Corinne Smelker 11/29/06
You know, when I was growing up in Africa (and taking those same impassable roads to tribal villages) I used to feel sorry for the kids in America and Canada and Europe because I felt they were missing out! I too was lucky to learn 3 and 4 languages, mingle with people who were completely different from me in culture, race, looks, economic status and so on; and I loved every moment of it.

I loved being so close to nature, and not having a TV and having to make my own entertainment, and learning all about the animals that surrounded me. That comment made by the well-intentioned woman shows me just how ignorant she truly is to the wonders (and hardships) of Africa.
Sara Harricharan 11/29/06
A wonderful read. Good job. :)
Cheri Hardaway 11/29/06
I believe as your other readers, that your children are richer for the missionary life you have given them. America can be an extremely selfish place, and it would be good for all to realize, as your children have, that "our existence in this great big world is not all about us." People need to see real purpose in life to grow into productive individuals. You have given this gift to your family. Great job, in both living and writing! Blessings, Cheri
Debbie Sickler11/29/06
I think you've made an awesome choice for your kids. What better way for them to experience life, than to actually live it? So many of our children (my own included) have no idea what the world is like outside of the virtual worlds on the latest game systems. Your children are very fortunate that you are giving this opportunity to explore the world. :)
Catrina Bradley 11/29/06
What a great experience for your children! They are so much richer in all ways, and I would think espcially spiritually, for having been "MK's". Wonderful story, captured my attention and held it till the end.
Standing with you in support!!
Donna Emery11/29/06
An excellent testimony, and I agree that you made the right decision! Following God's call is never wrong, and your children are getting invaluable knowledge and experience. I enjoyed reading this very much. Thanks for sharing this.
Ruth Neilson11/29/06
You have my support, MP ;-) I loved this piece and actually kinda understand where you are coming from. I'm a military brat (retired for 12 years now) and my mother and I have been talking about if she would have done anything differently or not. I treasure the experiences that I have had and don't even want to exchange them for anything.
Marie Fieldman11/29/06
That lady didn't now what her own kids were missing out on! Some of the things you mentioned your children get to see are really quite a priviledge. It sounds like a healthy environment, better than some of the 'normal' situations.

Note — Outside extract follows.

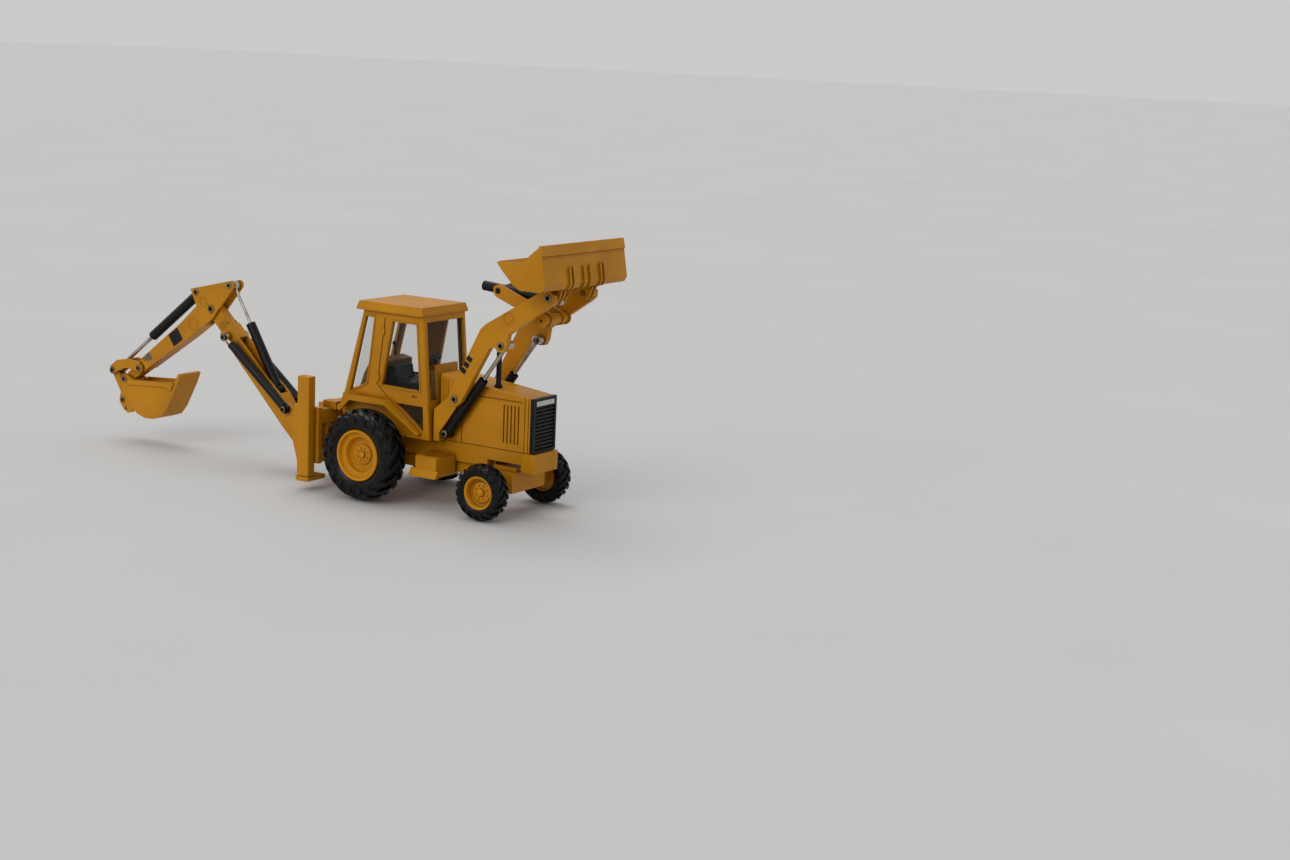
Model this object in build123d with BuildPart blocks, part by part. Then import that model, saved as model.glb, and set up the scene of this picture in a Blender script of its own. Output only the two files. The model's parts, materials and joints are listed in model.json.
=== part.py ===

Well written. I could imagine the class very easily.
Edy T Johnson 11/30/06
I'm so glad I came here to thank you for your comment on my "parent" story. This is such wonderful reading. I bet it would be fun to hear your lessons in person, right along with the children.

I've heard others express the same words of disapproval you heard. Such women need reminding that God is just as able to care for us in Africa as in America. The important thing is to be in the center of God's will, no matter where that is.

Dear MP, you definitely have my 100% support, too. God's best to all of you MPs.